Exercise data:
··········
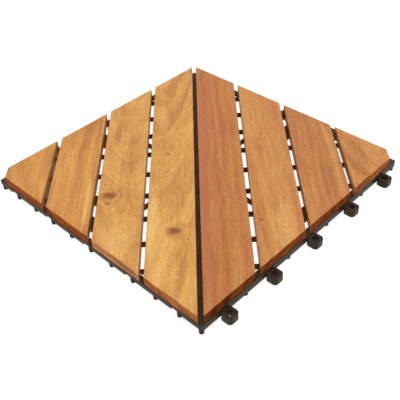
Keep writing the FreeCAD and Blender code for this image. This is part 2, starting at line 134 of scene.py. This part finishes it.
def shaded(tree, colour, shade):
    """A colour made lighter or darker without a change of hue."""
    made = add(tree, "ShaderNodeVectorMath", {"operation": "SCALE"}, {0: colour, "Scale": shade})
    return made.outputs["Vector"]


def bumped(tree, height, strength, depth):
    """The surface's direction, with a height's relief on it."""
    return add(tree, "ShaderNodeBump", {}, {
        "Height": height, "Strength": strength, "Distance": depth}).outputs["Normal"]


def principled(tree, inputs):
    """The one shader of a tree, with its output."""
    shader = add(tree, "ShaderNodeBsdfPrincipled", {}, inputs)
    add(tree, "ShaderNodeOutputMaterial", {}, {"Surface": shader.outputs["BSDF"]})


def paint(node, material):
    """Give a CAD piece its finish."""
    mesh = nodes[node].data
    if not mesh.materials:
        mesh.materials.append(material)
    for slot in nodes[node].material_slots:
        slot.material = material


# Oiled acacia, sawn and planed. Its layers are noises with blotches of one width across the board and one
# length along it, and each adds a step of its own to the board's seed. Fibres and pores are drawn about
# three times as coarse as they really are, so that they show. Ripples are the waves of a curly figure.
SWAY = dict(step=0, width=60 * MM, length=120 * MM, detail=2, roughness=0.5)
FIBRES = dict(step=11, width=1.1 * MM, length=45 * MM, detail=3, roughness=0.6)
PORES = dict(step=17, width=0.9 * MM, length=7 * MM, detail=1, roughness=0.5)
PATCHES = dict(step=23, width=22 * MM, length=70 * MM, detail=3, roughness=0.55)
STREAKS = dict(step=29, width=8 * MM, length=260 * MM, detail=2, roughness=0.5)
FLECKS = dict(step=37, width=1.4 * MM, length=2.6 * MM, detail=2, roughness=0.6)
RIPPLES = dict(step=41, width=16 * MM, length=2.8 * MM, detail=1, roughness=0.5)
GRAIN_LAYERS = (FIBRES, PORES, PATCHES, STREAKS, FLECKS, RIPPLES)
SWAY_REACH = 14 * MM

# Growth bands, which also change slowly along the board
BANDS = dict(scale=1 / (5 * MM), detail=4, roughness=0.55, lacunarity=2.2)
BAND_STEP = 7
BAND_DRIFT = 0.02

# Knots push the grain aside as far out as their reach, in half widths, and have a ragged edge
KNOT_EDGE = dict(scale=260, detail=3, roughness=0.6)
KNOT_STEP = 3
KNOT_RAGGEDNESS = 1.6
KNOT_REACH = 2.6
KNOT_FADE = (0.25, 1.05)
KNOT_PUSH = 11 * MM
KNOT_WOOD = ((0.35, "#70381E"), (0.65, "#AC663A"))

# Knots and tints reach through a board, so their depth is far more than its thickness
SPOT_DEPTH = 60 * MM
TINT_FADE = (0.2, 1.4)

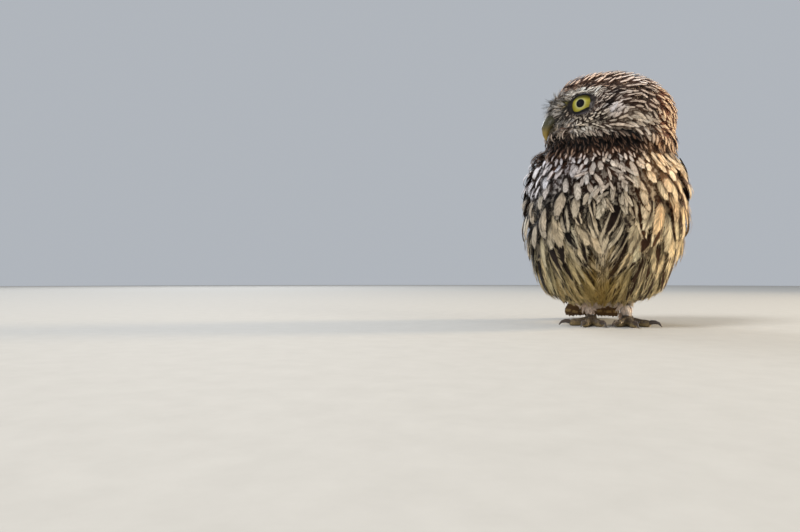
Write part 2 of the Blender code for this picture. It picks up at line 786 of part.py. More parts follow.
def wing_feather(side, tier, number, chance, collection):
    """A feather of one tier of a wing, counted from the lower edge."""
    order = number / (tier.count - 1)
    root_along, root_across = (a + (b - a) * order for a, b in zip(*tier.roots))
    tip_along, tip_across = (a + (b - a) * order for a, b in zip(*tier.tips))
    tip_along += chance.uniform(-TIP_VARIATION, TIP_VARIATION)
    width = tier.widths[0] + (tier.widths[1] - tier.widths[0]) * order
    width *= chance.uniform(1 - WIDTH_VARIATION, 1 + WIDTH_VARIATION)
    height = tier.level * edge_fall(root_across)

    def place(share, across):
        along = min(1.0, root_along + (tip_along - root_along) * share)
        middle = root_across + (tip_across - root_across) * share
        lift = height - tier.roll * across - VANE_SINK * max(0.0, 1 - share / VANE_SHAPE[1][0])
        offset = across * width / 2 / wing_breadth(along)
        return wing_place(side, along, middle + offset, lift)

    return vane("feather", place, collection)


def make_wing(parts, finishes, walls, name, side):
    wing = wing_core("wing_" + name, side, parts)
    feathers = new_collection("wing_feathers")
    chance = random.Random(SEED)
    for tier in WING_TIERS:
        for number in range(tier.count):
            wing_feather(side, tier, number, chance, feathers)
    fuse(wing, feathers)
    for wall in walls:
        combine(wing, wall, "DIFFERENCE")
    finish(wing, finishes["wing"])


def main():
    clear_scene()
    parts = new_collection("little_owl")
    tools = new_collection("cutters")
    finishes = {
        "crown": material("crown", (0.20, 0.13, 0.08), 0.85),
        "throat": material("throat", (0.30, 0.22, 0.15), 0.85),
        "breast": material("breast", (0.55, 0.47, 0.36), 0.85),
        "wing": material("wing", (0.22, 0.15, 0.09), 0.8),
        "tail": material("tail", (0.26, 0.18, 0.11), 0.8),
        "leg": material("leg", (0.72, 0.65, 0.54), 0.85),
        "foot": material("foot", (0.32, 0.28, 0.20), 0.7),
        "claw": material("claw", (0.05, 0.045, 0.04), 0.35),
        "bill": material("bill", (0.45, 0.42, 0.14), 0.4),
        "eye": material("eye", (0.72, 0.66, 0.10), 0.1),
    }
    head_wall, neck_wall, torso_wall = make_head_and_trunk(parts, tools, finishes)
    make_eyes(parts, finishes)
    make_bill(parts, tools, finishes, (head_wall, neck_wall))
    for name, top, ankle in FEET:
        make_leg(parts, tools, finishes, torso_wall, name, top, ankle)
    make_tail(parts, tools, finishes, torso_wall)
    tail_wall = tail_slab("tail_wall", tools)
    for name, side in (("left", 1), ("right", -1)):
        make_wing(parts, finishes, (torso_wall, neck_wall, head_wall, tail_wall), name, side)
    for tool in list(tools.objects):
        remove(tool)
    for obj in parts.objects:
        obj.data.transform(Matrix.Translation(CENTRING))


main()
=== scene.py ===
"""Looks of the little owl: one skin, the coat of feathers that lies over it, wings, tail, eyes, bill and feet.

Lengths are in metres, and names that part.py shares have its values, apart from the eyes' middles and outward turn,
which are fitted to the photo. Zones of the coat are set out in millimetres, because they are read off the owl so.
"""

import collections
import itertools
import math

import bmesh
import bpy
import numpy as np
from mathutils import Matrix, Vector
from mathutils.bvhtree import BVHTree
from mathutils.kdtree import KDTree

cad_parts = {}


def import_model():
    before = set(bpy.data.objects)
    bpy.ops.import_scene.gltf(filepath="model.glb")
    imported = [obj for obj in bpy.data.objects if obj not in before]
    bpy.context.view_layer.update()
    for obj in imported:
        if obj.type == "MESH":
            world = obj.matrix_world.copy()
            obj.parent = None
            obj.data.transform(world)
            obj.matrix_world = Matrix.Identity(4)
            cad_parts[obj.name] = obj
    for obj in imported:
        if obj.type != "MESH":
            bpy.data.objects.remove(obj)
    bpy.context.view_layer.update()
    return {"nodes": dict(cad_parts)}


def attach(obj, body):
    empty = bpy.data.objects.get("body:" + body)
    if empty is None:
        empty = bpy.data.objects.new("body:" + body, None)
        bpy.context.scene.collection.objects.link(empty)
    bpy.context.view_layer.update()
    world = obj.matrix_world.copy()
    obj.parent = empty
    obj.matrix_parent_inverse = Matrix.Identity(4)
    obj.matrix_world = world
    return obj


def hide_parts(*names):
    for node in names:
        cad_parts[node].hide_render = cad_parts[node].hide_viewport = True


MM = 0.001
CENTRING = Vector((0.6 * MM, -16.2 * MM, 0))
SEED = 11

# Camera, as it stood for the photograph. It looks 205 pixels to the left of the owl and 14 pixels above level.
PICTURE_WIDTH = 800
FOCAL_PIXELS = 622.0
CAMERA_PLACE = Vector((0.6 * MM, -434.2 * MM, 28.7 * MM))
CAMERA_YAW = math.atan(205 / FOCAL_PIXELS)
CAMERA_PITCH = math.atan(14 / FOCAL_PIXELS)

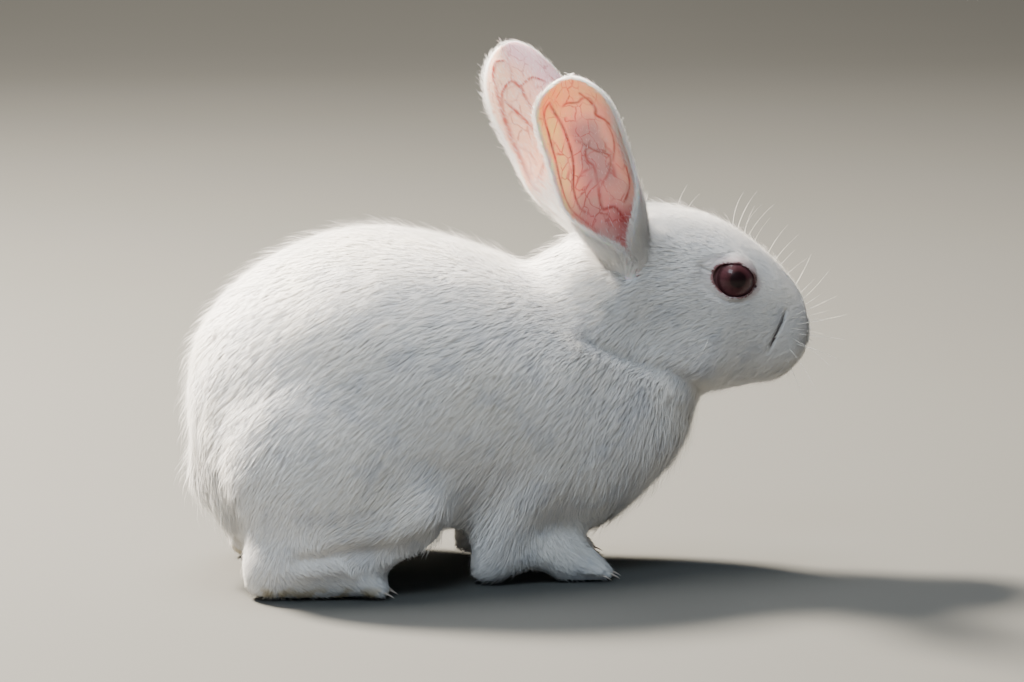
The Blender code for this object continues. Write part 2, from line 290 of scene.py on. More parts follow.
# %% [markdown]
# ## Mesh helpers
#
# Sculpting by code means reading all the points of a mesh at once, moving them with plain
# formulas, and writing them back. These helpers do that with numpy. The most useful one is the
# neighbours' mean: blended into a mesh's places it smooths the shape, and blended into any value
# kept at the vertices it lets that value fade softly from one region to the next.

# %% Reading, writing and smoothing a mesh


def read(items, name, width=3, kind=np.float32):
    found = np.empty(len(items) * width, kind)
    items.foreach_get(name, found)
    return found.reshape(-1, width).astype(np.float64 if kind == np.float32 else kind)


def points_of(mesh):
    return read(mesh.vertices, "co")


def edges_of(mesh):
    return read(mesh.edges, "vertices", 2, np.int32)


def first_corners(mesh):
    """One vertex of each face, which stands for the face."""
    first = read(mesh.polygons, "loop_start", 1, np.int32).ravel()
    return read(mesh.loops, "vertex_index", 1, np.int32).ravel()[first]


def move_points(mesh, places):
    mesh.vertices.foreach_set("co", places.astype(np.float32).ravel())
    mesh.update()


def keep_values(mesh, **values_by_name):
    """Stores numbers or vectors at the vertices, each under its name."""
    for name, values in values_by_name.items():
        kind, key = ("FLOAT_VECTOR", "vector") if values.ndim == 2 else ("FLOAT", "value")
        kept = mesh.attributes.get(name) or mesh.attributes.new(name, kind, "POINT")
        kept.data.foreach_set(key, values.astype(np.float32).ravel())


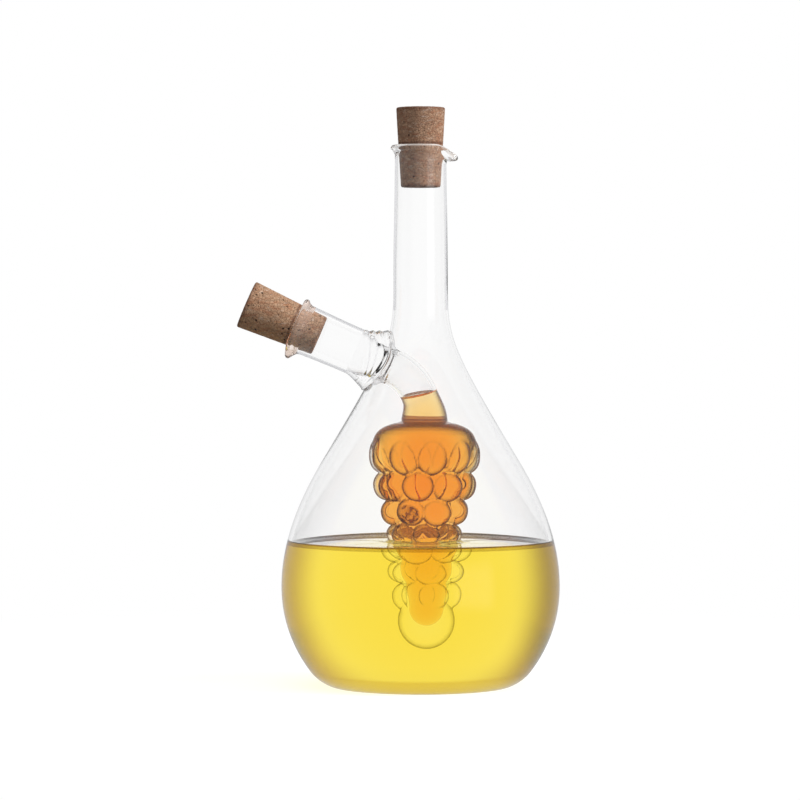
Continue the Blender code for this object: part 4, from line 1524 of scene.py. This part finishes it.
@dataclass
class Oil:
    """The oil in the belly: its body, hollowed by the bunch, and its surface with a meniscus.

    The body's top lies hidden a hair below the surface. The rows of the surface from the first to
    the last of the level rows have the finish of its middle, the others that of its raised edge.
    """

    effects: Effects
    flask: Flask
    bunch: Bunch
    level: float
    climb: float = 1.1 * MM
    climb_reach: float = 1.5 * MM
    overlap: float = 0.25 * MM
    hidden: float = 0.03 * MM
    edge_gap: float = 0.3 * MM
    level_rows: tuple[int, int] = (5, 12)

    def line(self) -> float:
        """Height of the oil's edge on the glass."""
        return self.level + self.climb

    def surface_rings(self, inner: np.ndarray, outer: float, drop: float) -> np.ndarray:
        """Rings of the surface from the bunch out to the flask.

        Args:
            inner: Radius of the bunch's outline in each direction.
            outer: Radius of the flask's lining at the oil's edge.
            drop: How far the rings lie below the surface.

        Returns:
            The rings.
        """
        turn = self.bunch.turn()
        start = round_axis(inner, turn, self.level, self.bunch.spout.vessel_offset)
        end = round_axis(outer, turn, self.level)
        away = np.linalg.norm(end - start, axis=1)
        near = np.linspace(0.0, 3.5, 9)[:, None] * self.climb_reach / away
        share = np.concatenate([near, 1.0 - near[::-1]])
        rings = blend(start, end, share[..., None])
        gap = np.minimum(share, 1.0 - share) * away
        rings[..., 2] += self.climb * np.exp(-gap / self.climb_reach) - drop
        return rings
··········
Prompt:
Repeat exactly, and only, the lines from the one containing "head_wall, neck_wall, torso_wall" through the one containing "bpy.context.scene.collection.objects.link(empty)", both included.

Complete answer:
    head_wall, neck_wall, torso_wall = make_head_and_trunk(parts, tools, finishes)
    make_eyes(parts, finishes)
    make_bill(parts, tools, finishes, (head_wall, neck_wall))
    for name, top, ankle in FEET:
        make_leg(parts, tools, finishes, torso_wall, name, top, ankle)
    make_tail(parts, tools, finishes, torso_wall)
    tail_wall = tail_slab("tail_wall", tools)
    for name, side in (("left", 1), ("right", -1)):
        make_wing(parts, finishes, (torso_wall, neck_wall, head_wall, tail_wall), name, side)
    for tool in list(tools.objects):
        remove(tool)
    for obj in parts.objects:
        obj.data.transform(Matrix.Translation(CENTRING))


main()
=== scene.py ===
"""Looks of the little owl: one skin, the coat of feathers that lies over it, wings, tail, eyes, bill and feet.

Lengths are in metres, and names that part.py shares have its values, apart from the eyes' middles and outward turn,
which are fitted to the photo. Zones of the coat are set out in millimetres, because they are read off the owl so.
"""

import collections
import itertools
import math

import bmesh
import bpy
import numpy as np
from mathutils import Matrix, Vector
from mathutils.bvhtree import BVHTree
from mathutils.kdtree import KDTree

cad_parts = {}


def import_model():
    before = set(bpy.data.objects)
    bpy.ops.import_scene.gltf(filepath="model.glb")
    imported = [obj for obj in bpy.data.objects if obj not in before]
    bpy.context.view_layer.update()
    for obj in imported:
        if obj.type == "MESH":
            world = obj.matrix_world.copy()
            obj.parent = None
            obj.data.transform(world)
            obj.matrix_world = Matrix.Identity(4)
            cad_parts[obj.name] = obj
    for obj in imported:
        if obj.type != "MESH":
            bpy.data.objects.remove(obj)
    bpy.context.view_layer.update()
    return {"nodes": dict(cad_parts)}


def attach(obj, body):
    empty = bpy.data.objects.get("body:" + body)
    if empty is None:
        empty = bpy.data.objects.new("body:" + body, None)
        bpy.context.scene.collection.objects.link(empty)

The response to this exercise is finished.